Why is crypto tanking ? 22-02-2026
TL;DR
- 📉 Crypto is in a late-cycle, risk-off mood with lots of selling pressure.
- 💸 Big outflows from spot BTC/ETH ETFs and high real rates weigh on prices.
- 🌐 Macro and geopolitics push investors toward safer assets.
- 🧠 On-chain signals show weak short-term holders and net selling, even as big wallets accumulate.
- 🛠️ Some parts (RWA, stablecoins, infrastructure) grow, but price action stays soft.
Why is crypto tanking? It may look like crypto is crashing, but the main reason is a broad, late‑cycle shift to risk-off. The market has gone through a heavy deleveraging (security of loans and borrowings being reduced) and still faces strong macro headwinds. Crypto tokens are getting squeezed as investors pull back from speculative bets. This isn’t just one bad day; it’s a sustained mood where major players and funds adjust risk and reduce leverage.
Macro picture: why the mood is fragile
- The macro backdrop is stubborn. Inflation pressures aren’t vanishing quickly, and the dollar’s strength remains a factor. But inflation indicators like core inflation have started to show some relief, which helps stocks, but not all risk assets equally.
- Monetary policy stays restrictive. The short-end and medium-term rates remain high by historical standards, and real rates are still elevated. This makes high-beta assets like crypto less attractive.
- The bigger macro story pushes a risk-off stance. With geopolitical risk and fragile growth signals, investors favor safer bets.
Market mechanics that drive the slide
- Derivatives and liquidity signals point to stress. Open interest on perpetuals is well below the 2025 highs, meaning fewer big bets. Futures markets show caution rather than exuberance.

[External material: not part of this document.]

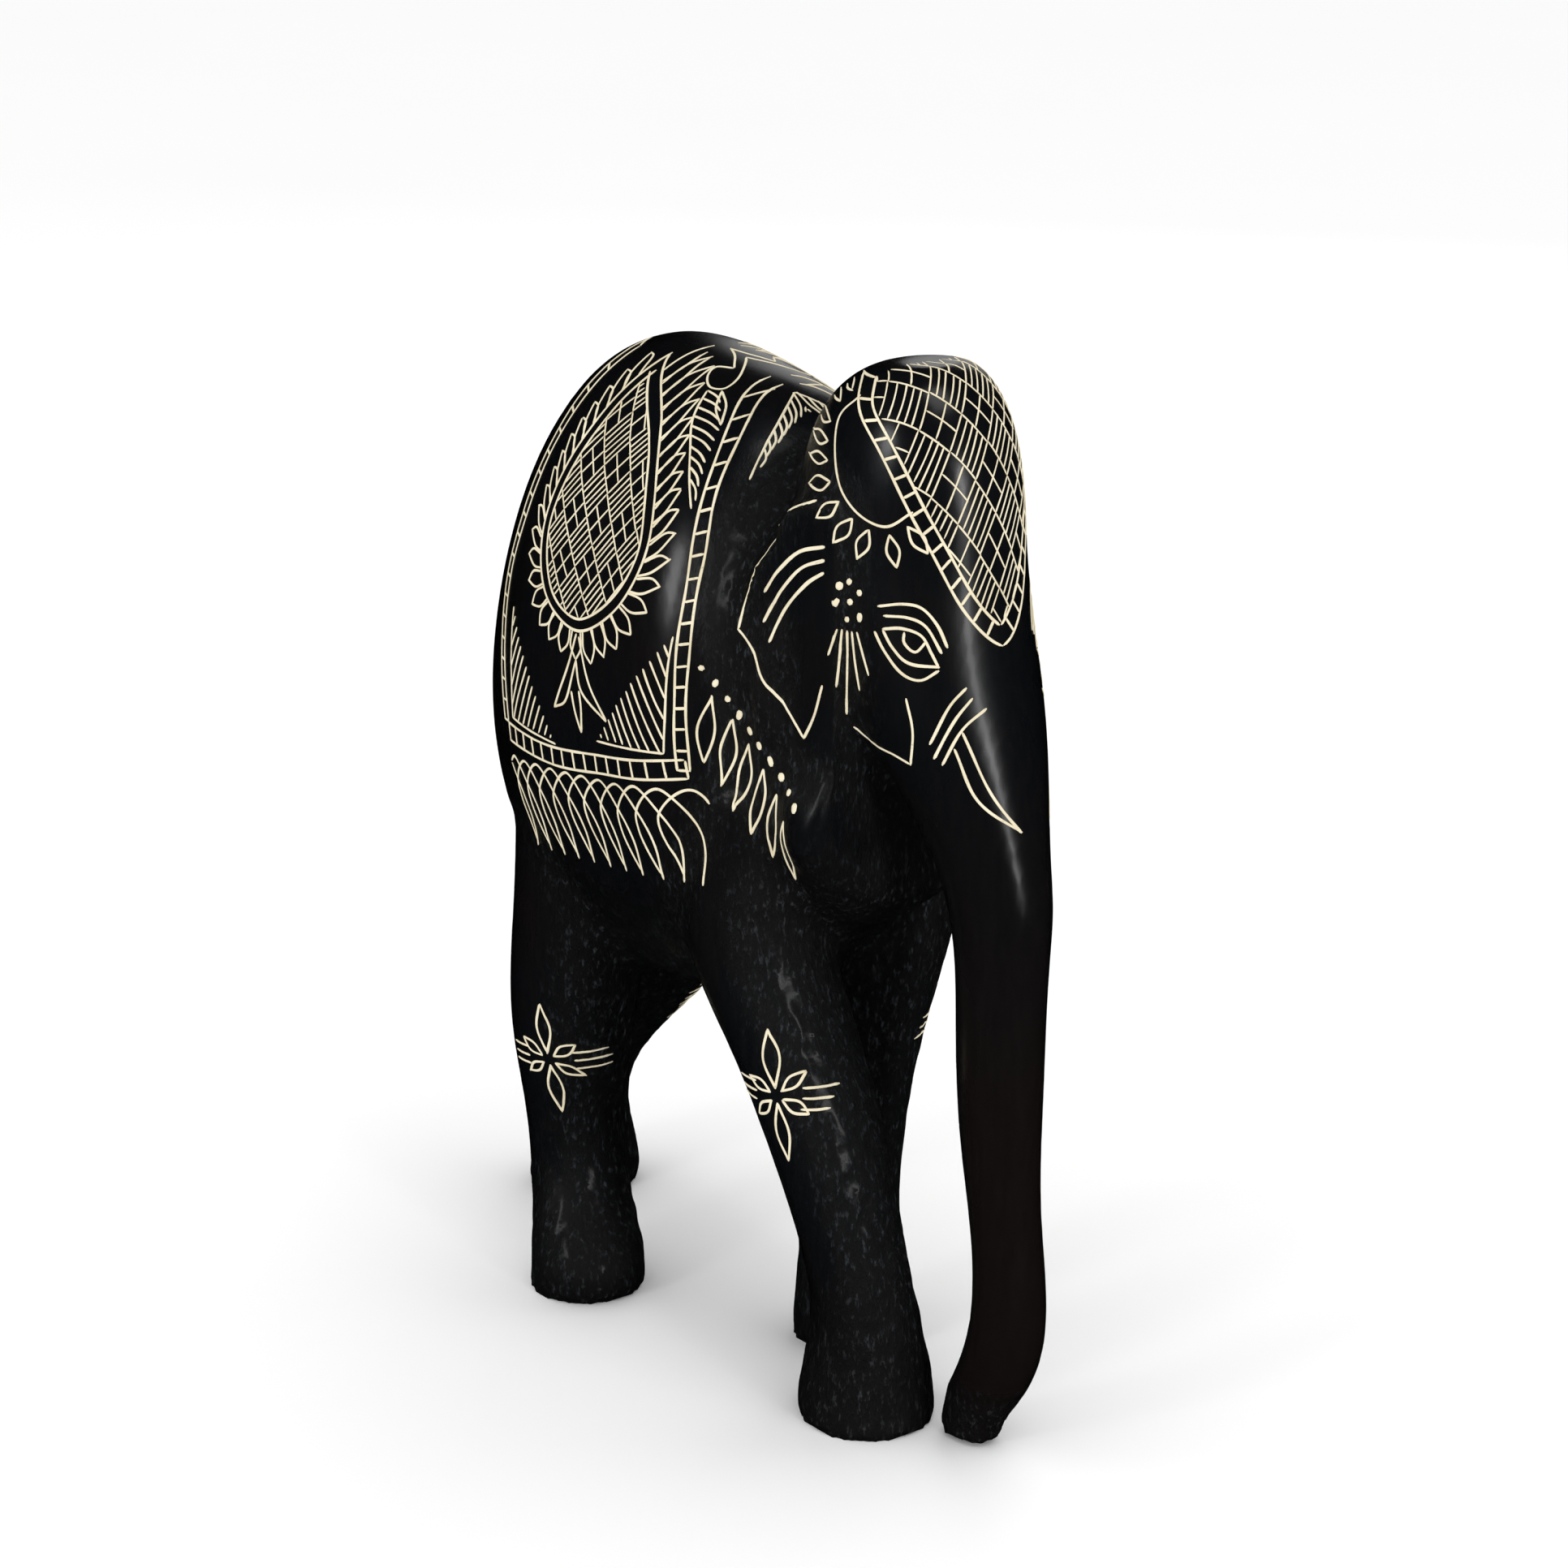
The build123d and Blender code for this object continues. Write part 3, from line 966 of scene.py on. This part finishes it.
# Softboxes: place, size and power
SOFTBOXES = {
    "window_front": ((1.15, -0.12, 0.3), (0.12, 0.3), 1.6),
    "window_side": ((0.08, -1.08, 0.5), (0.16, 0.3), 1.3),
    "overhead": ((0.5, -0.05, 1.05), (0.4, 0.4), 1),
    "rim": ((-0.7, 0.9, 0.6), (0.5, 0.7), 0.9),
}
LIGHT_TARGET = (0, 0, 0.11)


def softbox(name, location, size, power):
    lamp = bpy.data.lights.new(name, "AREA")
    lamp.shape = "RECTANGLE"
    lamp.size, lamp.size_y = size
    lamp.energy = power
    lamp_object = bpy.data.objects.new(name, lamp)
    bpy.context.scene.collection.objects.link(lamp_object)
    lamp_object.location = location
    aim(lamp_object, LIGHT_TARGET)


def add_lights():
    """Even light all round for the paste and the floor; the softboxes alone give the gloss."""
    for name, (place, size, power) in SOFTBOXES.items():
        softbox(name, place, size, power)
    world = bpy.data.worlds.new("studio")
    bpy.context.scene.world = world
    world.use_nodes = True
    background = world.node_tree.nodes["Background"]
    background.inputs["Color"].default_value = (1, 1, 1, 1)
    background.inputs["Strength"].default_value = 1.0
    world.cycles_visibility.glossy = False


CAMERA_AZIMUTH = 52.5
CAMERA_HEIGHT = 18.5
CAMERA_DISTANCE = 0.775
CAMERA_TARGET = Vector((0.006, 0, 0.1))
CAMERA_SENSOR = 36
CAMERA_LENS = 89.6
CAMERA_SHIFT = (0.0144, 0.048)


def add_camera():
    a, e = radians(CAMERA_AZIMUTH), radians(CAMERA_HEIGHT)
    back = Vector((sin(a) * cos(e), -cos(a) * cos(e), sin(e)))
    data = bpy.data.cameras.new("studio_camera")
    camera = bpy.data.objects.new("studio_camera", data)
    bpy.context.scene.collection.objects.link(camera)
    camera.location = CAMERA_TARGET + back * CAMERA_DISTANCE
    aim(camera, CAMERA_TARGET)
    data.sensor_width = CAMERA_SENSOR
    data.lens = CAMERA_LENS
    data.shift_x, data.shift_y = CAMERA_SHIFT
    data.clip_start = 0.01
    bpy.context.scene.camera = camera


PASTE = paste_material()
add_camera()
add_floor()
add_lights()
draw_lines(carve_wood())
bpy.context.scene.view_settings.view_transform = "Standard"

- Spot flows matter. There have been net outflows from BTC/ETH ETFs (exchange-traded funds), while the overall on‑the‑ground demand in other areas grows slowly. In short, institutional money is rebalancing away from crypto’s headline bets.
- On-chain data confirms caution. MVRV around 1.1 suggests most holders are not in strong profit, and SOPR below 1 shows many coins remain in loss. Yet some large wallets and “accumulator” addresses keep accumulating, hinting at a longer-term belief even as prices fall.
- Miner dynamics add pressure. Hashprice is weak, and some miners struggle with mining costs higher than current spot prices. This can push miners to sell or shift resources, adding selling pressure.
What’s still resilient or growing
- Real-world assets and tokenization are growing. Big players are building tokenized bonds, stocks, and real assets, which supports a future use-case map beyond pure speculation.
- Stablecoins and infrastructure are expanding. They’re becoming the plumbing that allows crypto to function more like a regulated, institutional-grade system over time.
- The core crypto story—Bitcoin and Ethereum as the backbone—still holds, but with a high hurdle: the market is pricing in lots of risk and only a clear macro or policy shift can turn it quickly.
Bottom line Crypto is tanking mainly because of late‑cycle risk-off conditions, heavy deleveraging, and persistent macro headwinds. Short-term holders are underwater, and ETF outflows add extra pressure. However, the longer-term trend shows growing infrastructure and real‑world asset use cases. The price action remains fragile until macro conditions improve and liquidity returns to crypto markets.